Sejak itu, setiap kali ingin menikmati mi ayam, saya datang ke warung mi ayam yang baru, yang menyediakan cakar. Pertimbangan saya sederhana. Di warung mi ayam yang lama, saya sering kecewa karena tidak mendapat cakar. Di warung mi ayam yang baru, saya justru ditawari cakar ayam. Jika dua cakar masih kurang, saya bahkan boleh menambah cakar ayam sebanyak apa pun saya mau.
Sebagai manusia, saya tidak suka dikecewakan. Sebagai pelanggan, saya senang dimanjakan. Warung mi ayam langganan saya membuat kecewa. Warung mi ayam yang baru terasa memanjakan. Maka pilihan saya pun jelas; meninggalkan warung langganan, dan beralih ke warung baru.
Rupanya, yang punya pikiran semacam itu bukan cuma saya. Karena, seiring waktu, warung mi ayam yang baru semakin ramai, dan warung mi ayam yang lama terlihat makin sepi. Puncaknya, warung mi ayam yang lama tutup, dan tak pernah terlihat lagi. Ada yang bilang mereka pindah jualan ke tempat lain, ada pula yang bilang mereka ganti dagangan lain. Sementara warung mi ayam yang baru semakin laris dan makin ramai.
Semua ini—hancurnya usaha seseorang, dan tumbuhnya usaha baru orang lain—hanya diawali cakar ayam. Tampak sepele, sederhana, tidak penting, wong paling cakar ayam. Tapi yang tampak tidak penting itu akhirnya terbukti bisa menghancurkan usaha yang telah dibangun bertahun-tahun. Cakar ayam yang tampak sepele telah merenggut kesuksesan dari seseorang, dan memindahkannya kepada orang lain.

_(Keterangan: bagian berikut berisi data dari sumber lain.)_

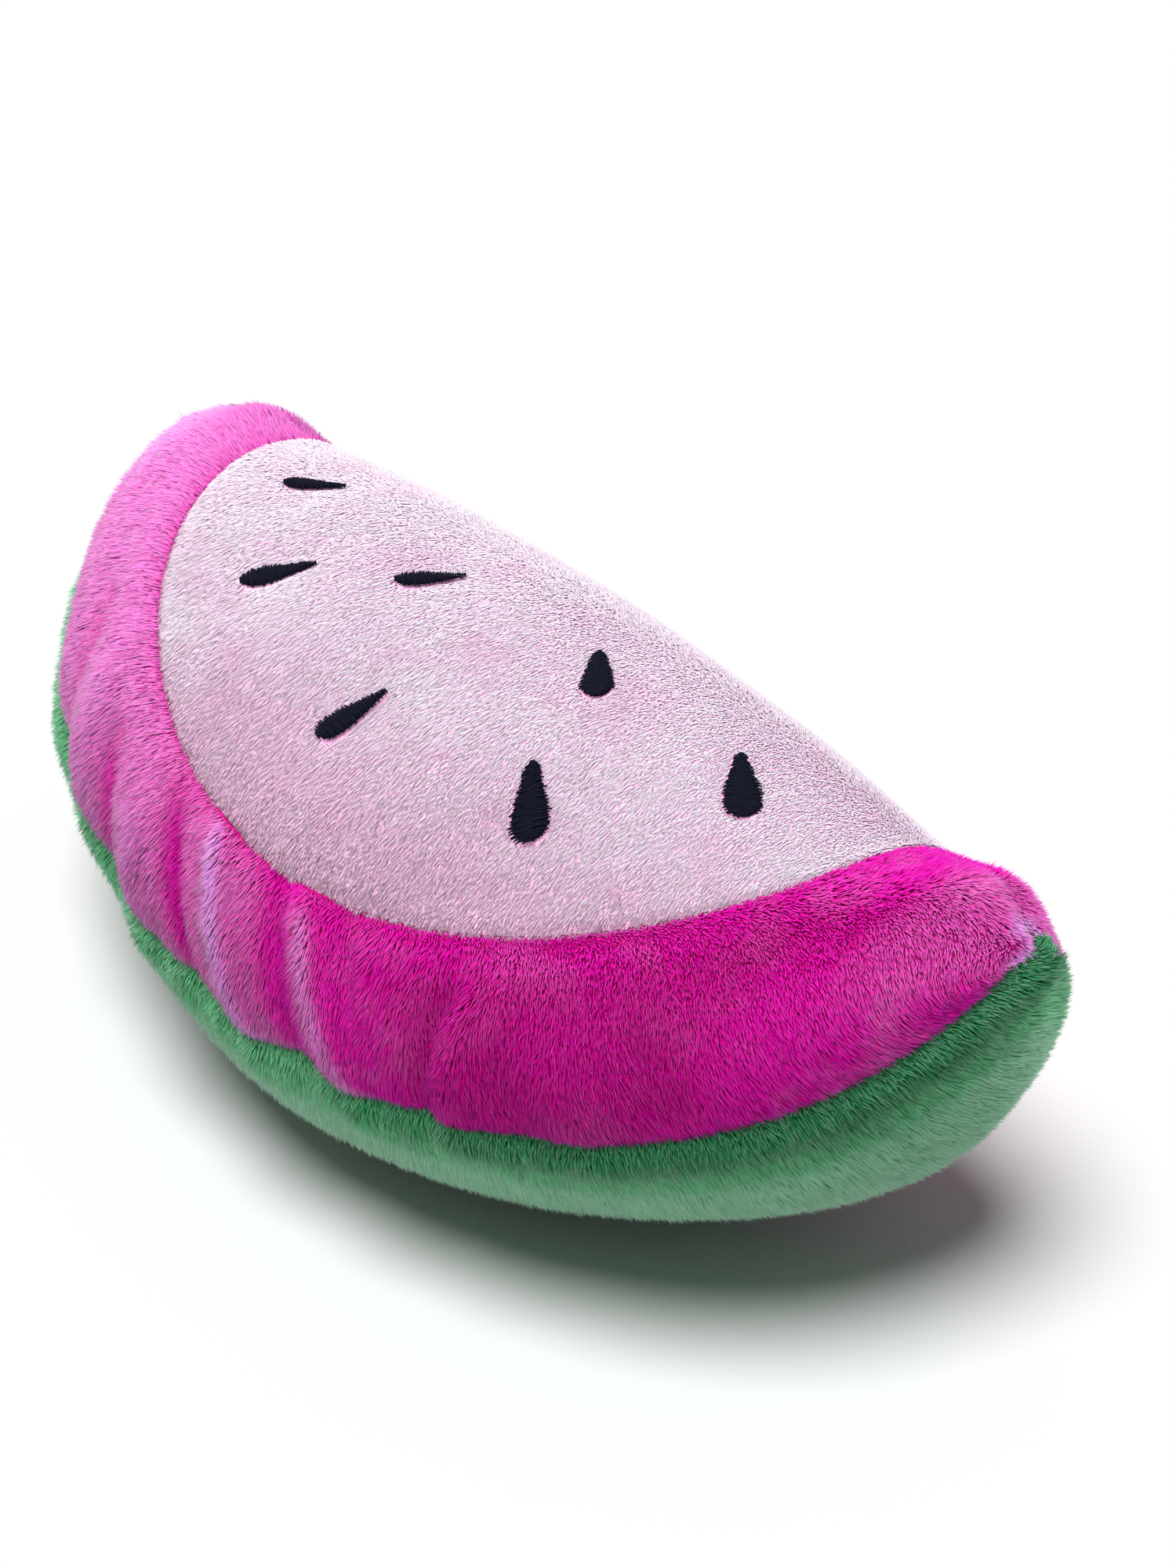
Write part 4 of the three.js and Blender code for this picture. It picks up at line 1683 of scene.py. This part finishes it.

Siapakah yang salah? Mungkin tidak ada yang salah, karena ini cuma urusan cakar ayam.
Warung mi ayam yang baru mungkin dapat dituduh telah merampas pembeli dan pelanggan warung mi ayam yang lama. Tetapi, bagaimana pun, dia hanya memenuhi sesuatu yang tidak dipenuhi warung mi ayam yang lama. Dia memberikan cakar ayam, sesuatu yang diminta banyak pembeli, tapi tidak diberikan penjual warung mi ayam yang lama.
Padahal, kalau saja penjual mi ayam yang lama menyediakan cakar ayam sebagaimana diminta para pembeli dan pelanggan, warungnya akan langgeng. Pembeli akan terus berdatangan, pelanggan akan terus bertambah, dan bisa jadi warung mi ayamnya akan semakin besar. Kalau pun muncul saingan, para saingan akan sulit mengalahkan, karena mi ayam yang lama telah dikenal dan dipercaya banyak pelanggan.
Sayangnya, penjual mi ayam yang lama tidak berpikir sejauh itu. Pikiran mereka mungkin sudah terlalu nyaman, sehingga tidak mau berubah sedikit pun. Meski hanya sekadar mengubah cakar ayam, dari semula tidak ada menjadi ada. Itu, sebenarnya, perubahan yang sederhana. Hanya menyediakan cakar ayam!
Tetapi, karena mereka tidak mau melakukan perubahan kecil itu, akhirnya keadaan memaksa mereka untuk melakukan perubahan besar. Dari yang semula laris, kini kehilangan pembeli. Dari yang semula sukses, kini harus mulai dari awal lagi.
Kalau dipikir-pikir, begitulah kita—begitulah kebanyakan hidup kita. Sesekali, kondisi hidup menuntut kita untuk berubah, melakukan perubahan kecil, yang tampak mudah dan sepele. Tetapi, karena malas atau karena pikiran sudah nyaman, kita pun sulit berubah dan tidak mau berubah.
Padahal, perubahan yang diminta kehidupan sering kali hanya perubahan kecil. Jika kita mau menuruti perubahan itu, hidup kita akan selamat, bahkan lebih baik. Tetapi, kalau kita tidak mau melakukan perubahan yang kecil, kehidupan akan menuntut dan memaksa kita untuk melakukan perubahan besar yang jauh lebih berat.
Kapan pun, kalau kita mencoba menantang hidup, maka hiduplah yang akan selalu menang.